The water wasn’t as hot as I’d hoped or as cold as I’d hoped. Still, it was a nice onsen. I couldn’t figure out a lot of the details on the various baths, though. There was a kind of . . . shower bath? It was something you sat in, and there was a big quarter sized stream of water falling down from the shower. Solid. Like a hose or something, except it was a pipe. Then there was the main bath which had three evident sections. There was a somewhat chilly (not chilly enough) “walking bath” from what I could figure out. It was a circle with a barrier in the middle, and you walked. Then there was the cold bath. There was another bath called an “Event” bath, but I have no idea what that signifies. It was the same temperature as the main bath. Then there were the outside baths, hot and cold, and the sauna. Within the main bath, there was general bathing, then if you walked straight, there were a few air jets. To the right, next to the barrier separating the main bath from the walking bath, there were two metal lawn chairs in the bath attached to the floor, with air jets. Finally, on the far side, by the walkway that lead outside and across from the waterfall bath, there was the electric bath, and THAT is what made the whole thing worth going to. I decided to try an experiment. I exposed my sore back to treatment, but both legs have been incredibly sore for a week. I held the right one in the current for a long time, and much closer than the left. Today (Tuesday the 4th) the right feels a lot better. I guess I know where I’ll be going for the next few days. I need to exercise again, but, I’m afraid of injuring myself further.
I went home after and I ate an entire cake thing that one of the Eikaiwa ladies gave me. It was one of those weird . . . wheel layered cakes. I have no idea what to call it or how to explain it very well. I was hungry. Lunch was awful and I declined to eat most of it on Tuesday.

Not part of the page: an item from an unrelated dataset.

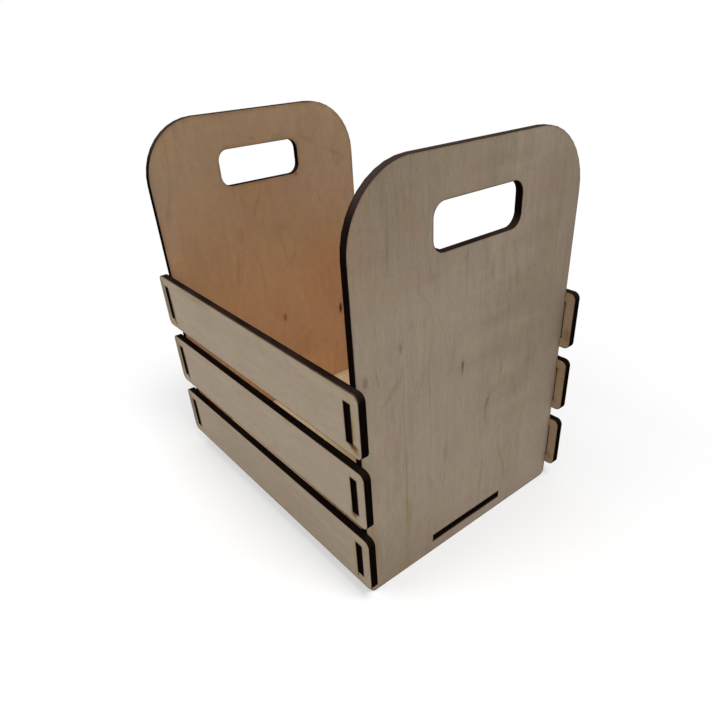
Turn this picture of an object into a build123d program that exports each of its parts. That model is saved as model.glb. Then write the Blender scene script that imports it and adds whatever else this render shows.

I felt pretty good, though, after the bath, and I got a decent night’s sleep for the first time in a long time.
This morning, Tuesday the 4th, I got up and still didn’t exercise. However, I did kill a spider. I was furious that it had escaped my barrier. Maybe it had been there for a while. It certainly has enough places to hide at present.
I’m waiting on several packages now. Two in particular are making me anxious. It’s a music book and a CD of practice tracks. I had to get them separately. They were supposed to be here a week ago, according to Amazon, but the website says fourteen business days. So it could be next week before I get them. I’m very anxious and, of course, there’s no tracking number. Blargh.
Today was dull. I had one class with Tateishi, I helped Inori with a dialogue for five minutes, and I graded a few papers. Beyond that, I had some Skype chatting, a lot of Civ (I need to uninstall it) and this entry. Lunch was horrible, so I skipped most of it.
Now, it’s 4:01 I think I’ll go home, change, maybe finish a little Civ, run to the barber, and then go to dinner and onsen. Let’s get me healed up. I think that maybe I should write a whole entry dedicated to the Scott Adams book. But that will be another day.